▶ [PROBLEM TO SOLVE]: Write out every record below exactly as it appears.

▶ [RECORDS PROVIDED]:

····················

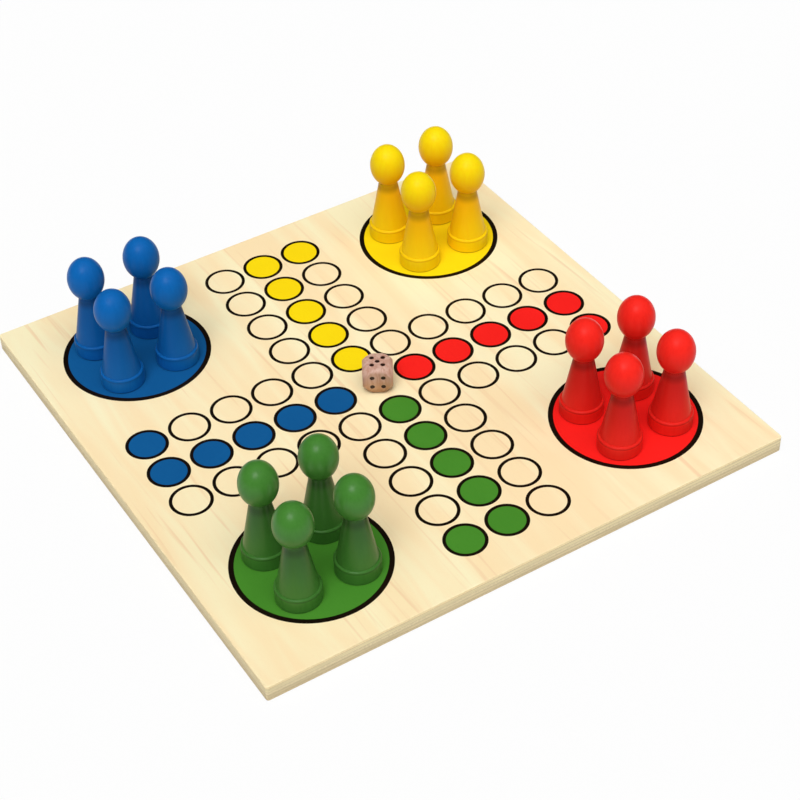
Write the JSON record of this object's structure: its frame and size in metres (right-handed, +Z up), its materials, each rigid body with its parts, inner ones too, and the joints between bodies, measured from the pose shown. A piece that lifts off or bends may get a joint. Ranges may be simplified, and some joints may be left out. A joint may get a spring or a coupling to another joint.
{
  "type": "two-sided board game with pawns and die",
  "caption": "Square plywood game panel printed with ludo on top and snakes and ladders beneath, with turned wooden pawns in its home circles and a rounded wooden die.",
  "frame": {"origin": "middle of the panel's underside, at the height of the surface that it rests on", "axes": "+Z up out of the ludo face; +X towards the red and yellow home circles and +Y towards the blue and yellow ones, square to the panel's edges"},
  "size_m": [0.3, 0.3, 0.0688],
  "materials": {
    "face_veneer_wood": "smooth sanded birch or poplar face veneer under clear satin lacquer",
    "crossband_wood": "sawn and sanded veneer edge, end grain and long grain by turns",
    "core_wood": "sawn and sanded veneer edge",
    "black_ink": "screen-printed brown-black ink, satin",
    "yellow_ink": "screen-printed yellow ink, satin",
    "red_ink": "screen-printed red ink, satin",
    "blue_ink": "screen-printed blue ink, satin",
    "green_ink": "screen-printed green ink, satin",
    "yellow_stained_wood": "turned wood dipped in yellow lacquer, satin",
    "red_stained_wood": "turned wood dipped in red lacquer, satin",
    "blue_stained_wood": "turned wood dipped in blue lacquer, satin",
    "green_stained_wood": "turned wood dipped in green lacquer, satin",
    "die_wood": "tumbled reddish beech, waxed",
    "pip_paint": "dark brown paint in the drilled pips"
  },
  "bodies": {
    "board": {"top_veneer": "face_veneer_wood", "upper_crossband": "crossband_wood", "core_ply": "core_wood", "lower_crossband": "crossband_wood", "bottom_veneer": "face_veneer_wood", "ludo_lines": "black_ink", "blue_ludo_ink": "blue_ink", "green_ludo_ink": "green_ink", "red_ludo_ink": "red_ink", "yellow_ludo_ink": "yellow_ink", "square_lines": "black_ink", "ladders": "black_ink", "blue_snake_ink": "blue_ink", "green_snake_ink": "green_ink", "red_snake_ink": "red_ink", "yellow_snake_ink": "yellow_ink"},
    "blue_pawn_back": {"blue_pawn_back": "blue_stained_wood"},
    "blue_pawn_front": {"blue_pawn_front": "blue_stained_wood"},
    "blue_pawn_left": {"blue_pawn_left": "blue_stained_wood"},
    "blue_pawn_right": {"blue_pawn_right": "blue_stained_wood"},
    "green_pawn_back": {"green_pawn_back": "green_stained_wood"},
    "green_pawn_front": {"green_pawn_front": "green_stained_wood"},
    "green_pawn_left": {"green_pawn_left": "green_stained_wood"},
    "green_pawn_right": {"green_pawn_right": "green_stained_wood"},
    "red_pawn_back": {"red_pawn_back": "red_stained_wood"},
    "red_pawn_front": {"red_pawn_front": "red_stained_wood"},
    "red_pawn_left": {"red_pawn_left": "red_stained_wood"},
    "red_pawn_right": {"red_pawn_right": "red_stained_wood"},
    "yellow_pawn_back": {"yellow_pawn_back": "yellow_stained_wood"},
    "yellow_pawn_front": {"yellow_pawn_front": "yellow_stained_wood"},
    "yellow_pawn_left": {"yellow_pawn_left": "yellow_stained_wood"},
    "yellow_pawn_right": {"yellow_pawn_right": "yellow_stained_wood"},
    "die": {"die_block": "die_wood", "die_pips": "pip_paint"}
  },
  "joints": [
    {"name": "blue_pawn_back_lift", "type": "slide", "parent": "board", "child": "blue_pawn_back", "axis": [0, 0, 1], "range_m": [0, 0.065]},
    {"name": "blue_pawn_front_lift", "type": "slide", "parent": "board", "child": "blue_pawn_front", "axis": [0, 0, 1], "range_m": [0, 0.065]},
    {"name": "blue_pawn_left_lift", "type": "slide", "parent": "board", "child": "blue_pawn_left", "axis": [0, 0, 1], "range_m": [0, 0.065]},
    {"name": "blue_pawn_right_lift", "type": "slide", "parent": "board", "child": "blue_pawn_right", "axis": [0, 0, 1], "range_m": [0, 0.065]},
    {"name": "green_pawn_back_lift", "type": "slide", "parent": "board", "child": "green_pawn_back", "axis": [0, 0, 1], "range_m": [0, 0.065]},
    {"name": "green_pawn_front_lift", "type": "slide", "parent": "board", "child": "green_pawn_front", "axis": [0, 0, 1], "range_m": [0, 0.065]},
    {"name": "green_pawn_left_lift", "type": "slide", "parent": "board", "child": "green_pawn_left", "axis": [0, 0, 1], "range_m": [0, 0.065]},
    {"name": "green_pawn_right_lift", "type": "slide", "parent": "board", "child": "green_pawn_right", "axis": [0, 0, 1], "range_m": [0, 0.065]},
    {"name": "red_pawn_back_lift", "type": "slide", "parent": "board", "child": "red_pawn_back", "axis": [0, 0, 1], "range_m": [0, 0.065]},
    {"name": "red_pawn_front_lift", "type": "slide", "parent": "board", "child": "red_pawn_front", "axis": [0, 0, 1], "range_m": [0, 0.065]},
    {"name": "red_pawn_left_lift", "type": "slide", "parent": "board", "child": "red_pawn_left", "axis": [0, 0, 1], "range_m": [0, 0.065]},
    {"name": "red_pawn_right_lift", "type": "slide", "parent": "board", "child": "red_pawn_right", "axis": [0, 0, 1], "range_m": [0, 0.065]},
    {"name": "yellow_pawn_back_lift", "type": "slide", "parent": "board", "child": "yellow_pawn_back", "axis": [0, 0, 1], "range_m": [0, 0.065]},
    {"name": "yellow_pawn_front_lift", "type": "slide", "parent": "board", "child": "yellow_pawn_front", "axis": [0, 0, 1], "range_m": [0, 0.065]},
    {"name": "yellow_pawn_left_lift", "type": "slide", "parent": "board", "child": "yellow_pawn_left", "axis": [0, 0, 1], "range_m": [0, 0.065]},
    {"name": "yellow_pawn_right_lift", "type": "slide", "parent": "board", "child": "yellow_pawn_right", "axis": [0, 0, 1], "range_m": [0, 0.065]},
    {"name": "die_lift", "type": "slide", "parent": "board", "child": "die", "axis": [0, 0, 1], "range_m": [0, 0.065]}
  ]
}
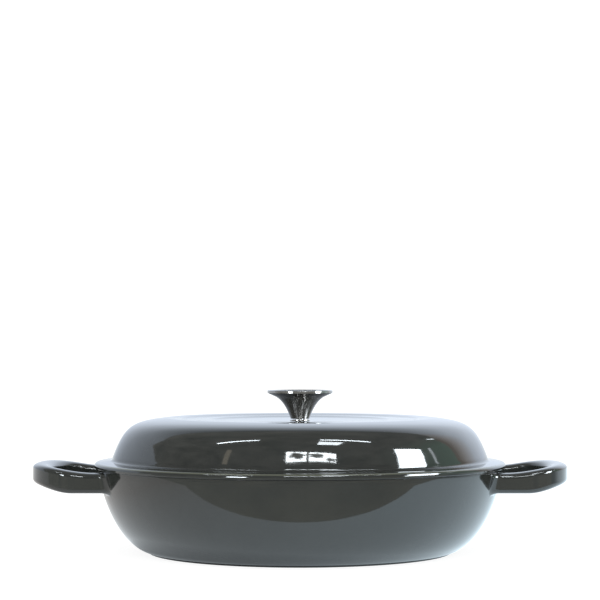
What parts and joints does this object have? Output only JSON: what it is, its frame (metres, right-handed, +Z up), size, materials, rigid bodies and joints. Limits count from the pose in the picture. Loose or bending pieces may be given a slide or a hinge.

····················

▶ [EXPECTED ANSWER]:
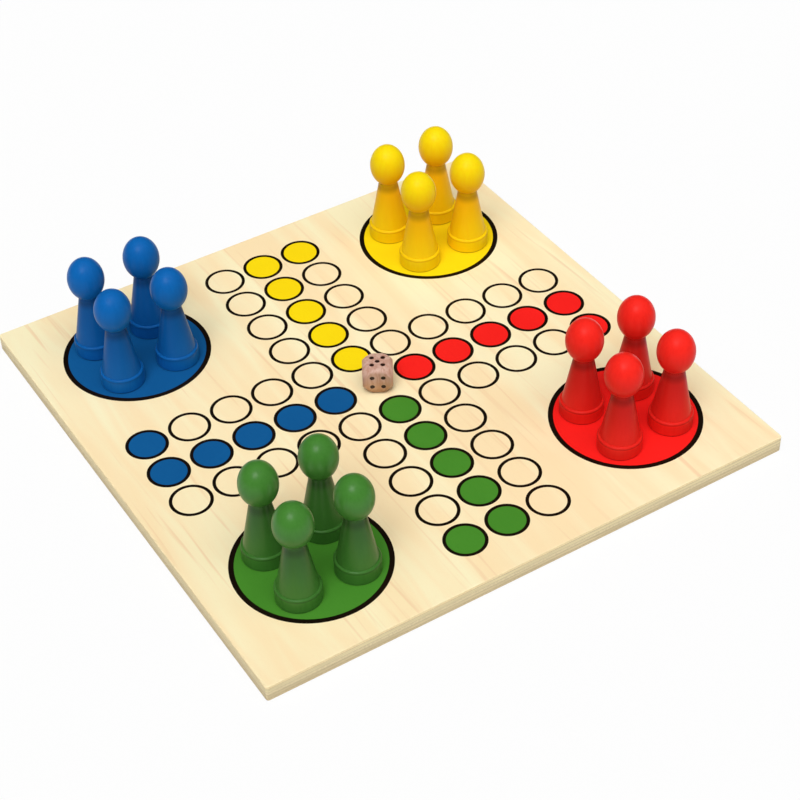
Write the JSON record of this object's structure: its frame and size in metres (right-handed, +Z up), its materials, each rigid body with its parts, inner ones too, and the joints between bodies, measured from the pose shown. A piece that lifts off or bends may get a joint. Ranges may be simplified, and some joints may be left out. A joint may get a spring or a coupling to another joint.
{
  "type": "two-sided board game with pawns and die",
  "caption": "Square plywood game panel printed with ludo on top and snakes and ladders beneath, with turned wooden pawns in its home circles and a rounded wooden die.",
  "frame": {"origin": "middle of the panel's underside, at the height of the surface that it rests on", "axes": "+Z up out of the ludo face; +X towards the red and yellow home circles and +Y towards the blue and yellow ones, square to the panel's edges"},
  "size_m": [0.3, 0.3, 0.0688],
  "materials": {
    "face_veneer_wood": "smooth sanded birch or poplar face veneer under clear satin lacquer",
    "crossband_wood": "sawn and sanded veneer edge, end grain and long grain by turns",
    "core_wood": "sawn and sanded veneer edge",
    "black_ink": "screen-printed brown-black ink, satin",
    "yellow_ink": "screen-printed yellow ink, satin",
    "red_ink": "screen-printed red ink, satin",
    "blue_ink": "screen-printed blue ink, satin",
    "green_ink": "screen-printed green ink, satin",
    "yellow_stained_wood": "turned wood dipped in yellow lacquer, satin",
    "red_stained_wood": "turned wood dipped in red lacquer, satin",
    "blue_stained_wood": "turned wood dipped in blue lacquer, satin",
    "green_stained_wood": "turned wood dipped in green lacquer, satin",
    "die_wood": "tumbled reddish beech, waxed",
    "pip_paint": "dark brown paint in the drilled pips"
  },
  "bodies": {
    "board": {"top_veneer": "face_veneer_wood", "upper_crossband": "crossband_wood", "core_ply": "core_wood", "lower_crossband": "crossband_wood", "bottom_veneer": "face_veneer_wood", "ludo_lines": "black_ink", "blue_ludo_ink": "blue_ink", "green_ludo_ink": "green_ink", "red_ludo_ink": "red_ink", "yellow_ludo_ink": "yellow_ink", "square_lines": "black_ink", "ladders": "black_ink", "blue_snake_ink": "blue_ink", "green_snake_ink": "green_ink", "red_snake_ink": "red_ink", "yellow_snake_ink": "yellow_ink"},
    "blue_pawn_back": {"blue_pawn_back": "blue_stained_wood"},
    "blue_pawn_front": {"blue_pawn_front": "blue_stained_wood"},
    "blue_pawn_left": {"blue_pawn_left": "blue_stained_wood"},
    "blue_pawn_right": {"blue_pawn_right": "blue_stained_wood"},
    "green_pawn_back": {"green_pawn_back": "green_stained_wood"},
    "green_pawn_front": {"green_pawn_front": "green_stained_wood"},
    "green_pawn_left": {"green_pawn_left": "green_stained_wood"},
    "green_pawn_right": {"green_pawn_right": "green_stained_wood"},
    "red_pawn_back": {"red_pawn_back": "red_stained_wood"},
    "red_pawn_front": {"red_pawn_front": "red_stained_wood"},
    "red_pawn_left": {"red_pawn_left": "red_stained_wood"},
    "red_pawn_right": {"red_pawn_right": "red_stained_wood"},
    "yellow_pawn_back": {"yellow_pawn_back": "yellow_stained_wood"},
    "yellow_pawn_front": {"yellow_pawn_front": "yellow_stained_wood"},
    "yellow_pawn_left": {"yellow_pawn_left": "yellow_stained_wood"},
    "yellow_pawn_right": {"yellow_pawn_right": "yellow_stained_wood"},
    "die": {"die_block": "die_wood", "die_pips": "pip_paint"}
  },
  "joints": [
    {"name": "blue_pawn_back_lift", "type": "slide", "parent": "board", "child": "blue_pawn_back", "axis": [0, 0, 1], "range_m": [0, 0.065]},
    {"name": "blue_pawn_front_lift", "type": "slide", "parent": "board", "child": "blue_pawn_front", "axis": [0, 0, 1], "range_m": [0, 0.065]},
    {"name": "blue_pawn_left_lift", "type": "slide", "parent": "board", "child": "blue_pawn_left", "axis": [0, 0, 1], "range_m": [0, 0.065]},
    {"name": "blue_pawn_right_lift", "type": "slide", "parent": "board", "child": "blue_pawn_right", "axis": [0, 0, 1], "range_m": [0, 0.065]},
    {"name": "green_pawn_back_lift", "type": "slide", "parent": "board", "child": "green_pawn_back", "axis": [0, 0, 1], "range_m": [0, 0.065]},
    {"name": "green_pawn_front_lift", "type": "slide", "parent": "board", "child": "green_pawn_front", "axis": [0, 0, 1], "range_m": [0, 0.065]},
    {"name": "green_pawn_left_lift", "type": "slide", "parent": "board", "child": "green_pawn_left", "axis": [0, 0, 1], "range_m": [0, 0.065]},
    {"name": "green_pawn_right_lift", "type": "slide", "parent": "board", "child": "green_pawn_right", "axis": [0, 0, 1], "range_m": [0, 0.065]},
    {"name": "red_pawn_back_lift", "type": "slide", "parent": "board", "child": "red_pawn_back", "axis": [0, 0, 1], "range_m": [0, 0.065]},
    {"name": "red_pawn_front_lift", "type": "slide", "parent": "board", "child": "red_pawn_front", "axis": [0, 0, 1], "range_m": [0, 0.065]},
    {"name": "red_pawn_left_lift", "type": "slide", "parent": "board", "child": "red_pawn_left", "axis": [0, 0, 1], "range_m": [0, 0.065]},
    {"name": "red_pawn_right_lift", "type": "slide", "parent": "board", "child": "red_pawn_right", "axis": [0, 0, 1], "range_m": [0, 0.065]},
    {"name": "yellow_pawn_back_lift", "type": "slide", "parent": "board", "child": "yellow_pawn_back", "axis": [0, 0, 1], "range_m": [0, 0.065]},
    {"name": "yellow_pawn_front_lift", "type": "slide", "parent": "board", "child": "yellow_pawn_front", "axis": [0, 0, 1], "range_m": [0, 0.065]},
    {"name": "yellow_pawn_left_lift", "type": "slide", "parent": "board", "child": "yellow_pawn_left", "axis": [0, 0, 1], "range_m": [0, 0.065]},
    {"name": "yellow_pawn_right_lift", "type": "slide", "parent": "board", "child": "yellow_pawn_right", "axis": [0, 0, 1], "range_m": [0, 0.065]},
    {"name": "die_lift", "type": "slide", "parent": "board", "child": "die", "axis": [0, 0, 1], "range_m": [0, 0.065]}
  ]
}
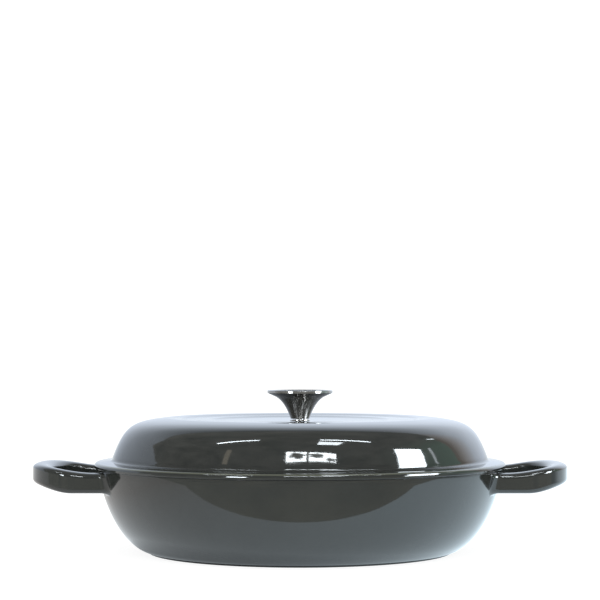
What parts and joints does this object have? Output only JSON: what it is, its frame (metres, right-handed, +Z up), size, materials, rigid bodies and joints. Limits count from the pose in the picture. Loose or bending pieces may be given a slide or a hinge.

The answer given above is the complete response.